Does he find that charming or maddening?

He finds that intriguing. The way we handle it is I will do it his way but then I will do a second version my way. I do it because I just have this feeling that, in the overall scheme of things, that if we run it the way he is asking me to run it, it will be fanboy style. The way he is working, though, he has to be so localized in the film so that each section is perfect locally. That’s the way you have to approach a film of this scale. When you think locally, you’re not thinking globally. My approach though is thinking globally — about the whole movie, not just sections — and watching things in the long run. So there are times when I know we will revisit these things. After the local problems are long solved then we come back to the conversation about the global emotion. We’ll be back to “What are Jake and Neytiri feeling now?” “What should the heart be feeling?” “What should an audience be feeling the next morning after Jake and Neytiri spend the night together?” Those are the kind of things that are difficult to tell at the time when you are solving local problems. And you can’t project for Jim. He’s very dogmatic. But you can find an answer and put it away and then show it to him four months later.

It’s interesting, your job sounds more like sculpting than painting…
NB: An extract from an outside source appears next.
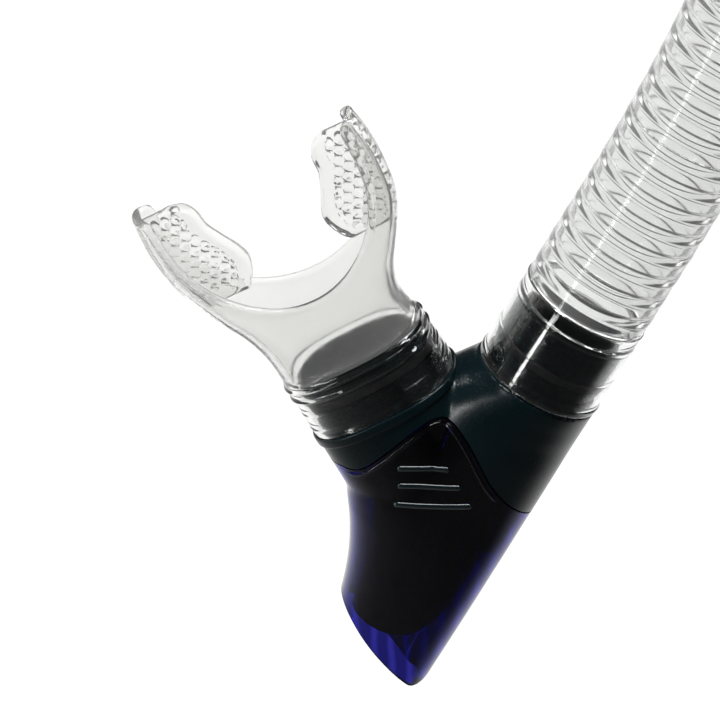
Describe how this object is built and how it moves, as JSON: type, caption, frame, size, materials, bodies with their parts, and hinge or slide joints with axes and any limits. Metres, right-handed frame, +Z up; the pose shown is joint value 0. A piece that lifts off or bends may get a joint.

It is. It is both, really. To me, writing and composing are much more like painting, about colors and brushes; I don’t use a computer when I write and I don’t use a piano. I’m at a desk writing and it’s very broad strokes and notes as colors on a palette. I think very abstractly when I’m writing. Then as the project moves on it becomes more like sculpting.


It’s interesting to consider the fact that this is Jim Cameron’s first feature film since “Titanic.” It’s been a dozen years since we’ve had a Cameron movie premiere and that’s a surprising thing — even to distanced observers like me. Is it surprising for you as well?

Yeah, it is. He had other projects, I know, but it is surprising. He was thinking about this movie for quite a while and getting it staged and ready to go took four or five years. It is interesting but then if you think about it, it would have been really difficult, no matter how much bravura one has, to jump right from “Titanic” into another massive project. I suppose he could have done something like a small love story but Jim’s not like that. He wanted to top the previous output. And that took some time.